— start —

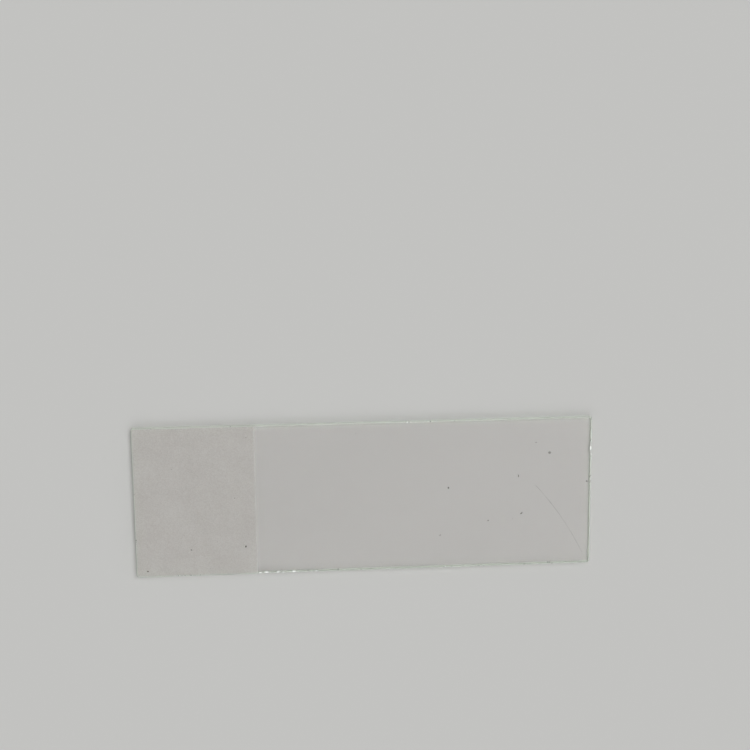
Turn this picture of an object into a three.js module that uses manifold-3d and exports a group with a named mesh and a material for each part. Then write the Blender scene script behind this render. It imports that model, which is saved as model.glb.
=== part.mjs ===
// Microscope slide: one pane of clear float glass, frosted at one end, with ground edges.
//
// Millimetres, +Z up. The slide lies flat on its plain face: long side along X, frosted end towards -X,
// frosted face up. The origin is the middle of the face that it lies on.
//
// The pane is one extruded outline whose two rims are ground to a 45-degree arris. The frosted field is a
// shallow blasted recess across one end. Handling has spalled flakes off the arrises, most of them side
// by side where the lower long edge passes the frost line. Each flake leaves a shell-shaped scar with
// the curved ribs of a conchoidal break, ribbed round the point on the arris where it was struck. Grit has
// knocked a few shallow pits into the clear face.

import * as THREE from 'three';
import { mergeVertices } from 'three/addons/utils/BufferGeometryUtils.js';
import Module from 'manifold-3d';

const wasm = await Module();
wasm.setup();

// Pane
const LENGTH = 76.2;
const WIDTH = 25.4;
const THICKNESS = 1.1;
const CORNER_RADIUS = 0.35; // corners dubbed on the wheel
const CORNER_STEPS = 6;
const ARRIS = 0.16; // leg of the 45-degree flat along every rim

// Frosted field
const FROST_LENGTH = 20; // from the end to the frost line, over the full width
const FROST_DEPTH = 0.03; // how far blasting lowers the face
const FROST_OVERRUN = 1; // how far its cutter runs past the pane

// Conchoidal breaks
const RIB_PITCH = 0.13; // from one rib of a scar to the next
const RIB_HEIGHT = 0.014; // crest to trough
const RIB_STEPS = 3; // rings of facets to one rib
const SCAR_SIDES = 20;

// Each edge has a datum that its flakes are measured from, and a direction in which they are measured.
const FROST_LINE = -LENGTH / 2 + FROST_LENGTH;
const EDGES = {
  // from the frost line towards the clear end; less than zero is beside the frosted field
  lower: { datum: [FROST_LINE, -WIDTH / 2], along: [1, 0], outward: [0, -1] },
  // from the clear end towards the frosted end
  upper: { datum: [LENGTH / 2, WIDTH / 2], along: [-1, 0], outward: [0, 1] },
  // from the upper long edge towards the lower one
  clearEnd: { datum: [LENGTH / 2, WIDTH / 2], along: [0, -1], outward: [1, 0] },
  // from the lower long edge towards the upper one
  frostedEnd: { datum: [-LENGTH / 2, -WIDTH / 2], along: [0, 1], outward: [-1, 0] },
};

// Flakes: place along the edge, span along it, reach to either side of the arris, bite below the arris,
// and lean of the scar's axis from the face's normal, in degrees. They lie on the upper face's rim
// unless they are marked under.
const FLAKES = [
  { edge: 'lower', at: -13.3, span: 0.42, reach: 0.17, bite: 0.07, lean: 31 },
  { edge: 'lower', at: -11.2, span: 0.36, reach: 0.15, bite: 0.07, lean: 58 },
  { edge: 'lower', at: -9.1, span: 0.5, reach: 0.19, bite: 0.08, lean: 27, under: true },
  { edge: 'lower', at: 0.45, span: 0.72, reach: 0.28, bite: 0.11, lean: 24 },
  { edge: 'lower', at: 1.5, span: 0.96, reach: 0.36, bite: 0.13, lean: 18 },
  { edge: 'lower', at: 2.45, span: 0.52, reach: 0.21, bite: 0.09, lean: 64 },
  { edge: 'lower', at: 3.4, span: 0.84, reach: 0.31, bite: 0.11, lean: 21 },
  { edge: 'lower', at: 4.3, span: 0.48, reach: 0.2, bite: 0.08, lean: 29 },
  { edge: 'lower', at: 6.05, span: 0.98, reach: 0.34, bite: 0.12, lean: 19 },
  { edge: 'lower', at: 7.1, span: 0.46, reach: 0.2, bite: 0.08, lean: 61 },
  { edge: 'lower', at: 8.4, span: 0.36, reach: 0.16, bite: 0.07, lean: 33 },
  { edge: 'lower', at: 9.8, span: 0.6, reach: 0.25, bite: 0.09, lean: 24 },
  { edge: 'lower', at: 31.6, span: 0.44, reach: 0.18, bite: 0.08, lean: 28 },
  { edge: 'lower', at: 34.5, span: 0.5, reach: 0.18, bite: 0.07, lean: 32, under: true },
  { edge: 'lower', at: 37.3, span: 0.4, reach: 0.17, bite: 0.08, lean: 57 },
  { edge: 'upper', at: 30.9, span: 0.62, reach: 0.24, bite: 0.1, lean: 26 },
  { edge: 'clearEnd', at: 5.3, span: 2.6, reach: 0.28, bite: 0.11, lean: 25 },
  { edge: 'clearEnd', at: 11.1, span: 0.46, reach: 0.2, bite: 0.09, lean: 59 },
  { edge: 'frostedEnd', at: 6.2, span: 0.4, reach: 0.17, bite: 0.07, lean: 34, under: true },
];

// Pits in the clear face: place from the pane's middle, as shares of half its length and half its width,
// then radius and depth.
const PITS = [
  { along: 0.8136, across: 0.5354, radius: 0.26, depth: 0.05 },
  { along: 0.6942, across: -0.2756, radius: 0.13, depth: 0.03 },
  { along: 0.979, across: 0.1339, radius: 0.1, depth: 0.03 },
  { along: 0.3688, across: 0.0984, radius: 0.07, depth: 0.02 },
  { along: 0.8346, across: -0.3071, radius: 0.06, depth: 0.02 },
  { along: 0.0577, across: -0.4803, radius: 0.06, depth: 0.02 },
  { along: -0.252, across: 0.3465, radius: 0.07, depth: 0.02 },
];
const PIT_SIDES = 12;
const PIT_RINGS = 9; // odd, so that no ring lies in the face itself

function toSolid(geometry) {
  const bare = geometry.clone();
  bare.deleteAttribute('normal');
  bare.deleteAttribute('uv');
  const merged = mergeVertices(bare, 1e-5);
  return new wasm.Manifold(
    new wasm.Mesh({
      numProp: 3,
      vertProperties: new Float32Array(merged.attributes.position.array),
      triVerts: new Uint32Array(merged.index.array),
    }),
  );
}

function toGeometry(solid) {
  const mesh = solid.getMesh();
  const geometry = new THREE.BufferGeometry();
  geometry.setAttribute('position', new THREE.BufferAttribute(mesh.vertProperties, 3));
  geometry.setIndex(new THREE.BufferAttribute(mesh.triVerts, 1));
  return geometry;
}

// The pane's outline: a rectangle whose corners are dubbed to a small radius.
function paneOutline() {
  const x = LENGTH / 2 - CORNER_RADIUS;
  const y = WIDTH / 2 - CORNER_RADIUS;
  const corners = [[x, -y], [x, y], [-x, y], [-x, -y]];
  const outline = new THREE.Shape();
  corners.forEach(([cx, cy], i) => {
    const start = (i - 1) * (Math.PI / 2);
    outline.absarc(cx, cy, CORNER_RADIUS, start, start + Math.PI / 2, false);
  });
  outline.closePath();
  return outline;
}

// The ground pane: a flat land round the rim, with an arris to each face.
function groundPane() {
  const pane = new THREE.ExtrudeGeometry(paneOutline(), {
    depth: THICKNESS - 2 * ARRIS,
    curveSegments: CORNER_STEPS,
    bevelEnabled: true,
    bevelThickness: ARRIS,
    bevelSize: ARRIS,
    bevelOffset: -ARRIS,
    bevelSegments: 1,
  });
  pane.translate(0, 0, ARRIS);
  return toSolid(pane);
}

// What blasting takes off the upper face, from the end of the pane to the frost line.
function frostCutter() {
  const length = FROST_LENGTH + FROST_OVERRUN;
  const height = FROST_DEPTH + FROST_OVERRUN;
  const cutter = new THREE.BoxGeometry(length, WIDTH + 2 * FROST_OVERRUN, height);
  cutter.translate(FROST_LINE - length / 2, 0, THICKNESS - FROST_DEPTH + height / 2);
  return toSolid(cutter);
}

// A scar's bowl about the Y axis: part of a sphere, deepest at y = -bite and as wide as 2 * reach at
// y = 0, with ribs round its deepest point, closed by a disc outside the glass.
function ribbedBowl(reach, bite) {
  const radius = (reach * reach + bite * bite) / (2 * bite);
  const centre = radius - bite;
  const rings = Math.ceil(((radius * Math.PI) / 2 / RIB_PITCH) * RIB_STEPS);
  const profile = [new THREE.Vector2(0, -bite)];
  for (let ring = 1; ring <= rings; ring += 1) {
    const angle = (ring / rings) * (Math.PI / 2);
    const wave = (1 - Math.cos((2 * Math.PI * angle * radius) / RIB_PITCH)) / 2;
    const r = radius - RIB_HEIGHT * wave;
    profile.push(new THREE.Vector2(r * Math.sin(angle), centre - r * Math.cos(angle)));
  }
  profile.push(new THREE.Vector2(0, centre));
  return new THREE.LatheGeometry(profile, SCAR_SIDES);
}

// A flake's cutter on its edge: the bowl stretched to its span, its axis through the middle of the
// arris and leaning outwards from the face.
function flakeCutter({ edge, at, span, reach, bite, lean, under = false }) {
  const { datum, along, outward } = EDGES[edge];
  const tilt = THREE.MathUtils.degToRad(lean);
  const alongEdge = new THREE.Vector3(along[0], along[1], 0);
  const outOfEdge = new THREE.Vector3(outward[0], outward[1], 0);
  const outOfFace = new THREE.Vector3(0, 0, under ? -1 : 1);
  const axis = outOfEdge.clone().multiplyScalar(Math.sin(tilt));
  axis.addScaledVector(outOfFace, Math.cos(tilt));
  const struck = new THREE.Vector3(datum[0], datum[1], under ? 0 : THICKNESS);
  struck.addScaledVector(alongEdge, at);
  struck.addScaledVector(outOfEdge, -ARRIS / 2);
  struck.addScaledVector(outOfFace, -ARRIS / 2);
  const across = new THREE.Vector3().crossVectors(alongEdge, axis);
  const cutter = ribbedBowl(reach, bite);
  cutter.scale(span / (2 * reach), 1, 1);
  cutter.applyMatrix4(new THREE.Matrix4().makeBasis(alongEdge, axis, across).setPosition(struck));
  return toSolid(cutter);
}

// A pit's cutter: a flattened ball whose middle lies in the face.
function pitCutter({ along, across, radius, depth }) {
  const cutter = new THREE.SphereGeometry(1, PIT_SIDES, PIT_RINGS);
  cutter.rotateX(Math.PI / 2);
  cutter.scale(radius, radius, depth);
  cutter.translate((along * LENGTH) / 2, (across * WIDTH) / 2, THICKNESS);
  return toSolid(cutter);
}

function slideSolid() {
  const frosted = groundPane().subtract(frostCutter());
  const broken = FLAKES.reduce((glass, flake) => glass.subtract(flakeCutter(flake)), frosted);
  return PITS.reduce((glass, pit) => glass.subtract(pitCutter(pit)), broken);
}

const clearGlass = new THREE.MeshStandardMaterial({
  color: '#c9d2ca',
  roughness: 0.06,
  metalness: 0,
  transparent: true,
  opacity: 0.4,
});

const slide = new THREE.Mesh(toGeometry(slideSolid()), clearGlass);
slide.name = 'glass_slide';

const part = new THREE.Group();
part.add(slide);

export default part;
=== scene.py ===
"""A microscope slide and the studio that it lies in.

The slide is one pane of soda-lime float glass. Its long side runs along X, the frosted end points to -X
and the frosted face is up. Everything is in metres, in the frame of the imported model, which gives the
pane's size and place. Only the tables of flakes, bruises, pits and specks are in millimetres.
"""

import logging
import math
from collections import Counter
from collections.abc import Callable
from dataclasses import dataclass, field
from enum import Enum
from functools import partial
from typing import Any

import bmesh
import bpy
from bmesh.types import BMesh, BMVert
from bpy.types import Material, Mesh, Node, NodeSocket, NodeTree, Object, World
from mathutils import Matrix, Vector, noise


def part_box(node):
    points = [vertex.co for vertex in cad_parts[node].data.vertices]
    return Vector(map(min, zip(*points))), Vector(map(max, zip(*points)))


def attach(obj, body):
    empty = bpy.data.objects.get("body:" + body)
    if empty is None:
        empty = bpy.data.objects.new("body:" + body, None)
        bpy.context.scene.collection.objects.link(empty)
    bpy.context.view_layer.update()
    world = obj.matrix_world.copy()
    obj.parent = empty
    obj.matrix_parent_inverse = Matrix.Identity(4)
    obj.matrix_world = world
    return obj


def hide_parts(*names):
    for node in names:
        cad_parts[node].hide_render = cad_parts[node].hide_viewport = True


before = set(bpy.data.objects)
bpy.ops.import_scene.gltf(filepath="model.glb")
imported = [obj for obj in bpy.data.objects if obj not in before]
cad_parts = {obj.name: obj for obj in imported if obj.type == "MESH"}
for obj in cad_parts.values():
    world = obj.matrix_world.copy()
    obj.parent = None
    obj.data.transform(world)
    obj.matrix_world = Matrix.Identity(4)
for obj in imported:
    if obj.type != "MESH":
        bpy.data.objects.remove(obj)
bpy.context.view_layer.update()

MM = 0.001
GLASS_INDEX = 1.52  # refractive index of soda-lime glass
log = logging.getLogger("slide")

# Rows of the noise that small strays on the pane are drawn from, far enough apart to be unlike
RIM_ROW = 9
RIPPLE_ROW = 5
FRAY_ROW = 3


# ---------------------------------------------------------------------------------------------------
# Small tools


def linear(hex_colour: str) -> tuple[float, float, float, float]:
    """Turn an sRGB hex colour into the linear colour that Blender's sockets take.

    Args:
        hex_colour: colour such as "#c9d2ca".

    Returns:
        Linear red, green and blue, with full alpha.
    """
    parts = [int(hex_colour[i : i + 2], 16) / 255 for i in (1, 3, 5)]
    red, green, blue = (p / 12.92 if p <= 0.04045 else ((p + 0.055) / 1.055) ** 2.4 for p in parts)
    return red, green, blue, 1.0


def add_node(tree: NodeTree, kind: str, inputs: dict[Any, Any] | None = None, **settings: Any) -> Node:
    """Add a node, make its settings and feed its inputs.

    Args:
        tree: node tree that takes the node.
        kind: Blender's type name of the node.
        inputs: for each input's name or number, its value, the socket that feeds it, or the node
            whose first output in use feeds it.
        settings: the node's own properties.

    Returns:
        The new node.
    """
    node = tree.nodes.new(kind)
    for name, value in settings.items():
        setattr(node, name, value)
    for key, value in (inputs or {}).items():
        if isinstance(value, Node):
            value = next(output for output in value.outputs if output.enabled)
        if isinstance(value, NodeSocket):
            tree.links.new(value, node.inputs[key])
        else:
            node.inputs[key].default_value = value
    return node


def new_material(name: str) -> tuple[Material, Callable[..., Node]]:
    """Make a material with an empty node tree.

    Args:
        name: the finish's common name.

    Returns:
        The material, and add_node for its tree.
    """
    material = bpy.data.materials.new(name)
    material.use_nodes = True
    material.node_tree.nodes.clear()
    return material, partial(add_node, material.node_tree)


def new_object(name: str, mesh: Mesh, materials: list[Material]) -> Object:
    """Put a mesh into the scene with its material slots.

    Args:
        name: the object's name.
        mesh: its mesh, in the frame's own coordinates.
        materials: materials in slot order.

    Returns:
        The new object, which sits unturned at the origin.
    """
    for material in materials:
        mesh.materials.append(material)
    made = bpy.data.objects.new(name, mesh)
    bpy.context.scene.collection.objects.link(made)
    return made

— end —

Output the section opening with the line that has "const clearGlass = new" and closing with the line that has "imported = [obj". Keep both end lines and leave out the rest.

[Finished answer]:
const clearGlass = new THREE.MeshStandardMaterial({
  color: '#c9d2ca',
  roughness: 0.06,
  metalness: 0,
  transparent: true,
  opacity: 0.4,
});

const slide = new THREE.Mesh(toGeometry(slideSolid()), clearGlass);
slide.name = 'glass_slide';

const part = new THREE.Group();
part.add(slide);

export default part;
=== scene.py ===
"""A microscope slide and the studio that it lies in.

The slide is one pane of soda-lime float glass. Its long side runs along X, the frosted end points to -X
and the frosted face is up. Everything is in metres, in the frame of the imported model, which gives the
pane's size and place. Only the tables of flakes, bruises, pits and specks are in millimetres.
"""

import logging
import math
from collections import Counter
from collections.abc import Callable
from dataclasses import dataclass, field
from enum import Enum
from functools import partial
from typing import Any

import bmesh
import bpy
from bmesh.types import BMesh, BMVert
from bpy.types import Material, Mesh, Node, NodeSocket, NodeTree, Object, World
from mathutils import Matrix, Vector, noise


def part_box(node):
    points = [vertex.co for vertex in cad_parts[node].data.vertices]
    return Vector(map(min, zip(*points))), Vector(map(max, zip(*points)))


def attach(obj, body):
    empty = bpy.data.objects.get("body:" + body)
    if empty is None:
        empty = bpy.data.objects.new("body:" + body, None)
        bpy.context.scene.collection.objects.link(empty)
    bpy.context.view_layer.update()
    world = obj.matrix_world.copy()
    obj.parent = empty
    obj.matrix_parent_inverse = Matrix.Identity(4)
    obj.matrix_world = world
    return obj


def hide_parts(*names):
    for node in names:
        cad_parts[node].hide_render = cad_parts[node].hide_viewport = True


before = set(bpy.data.objects)
bpy.ops.import_scene.gltf(filepath="model.glb")
imported = [obj for obj in bpy.data.objects if obj not in before]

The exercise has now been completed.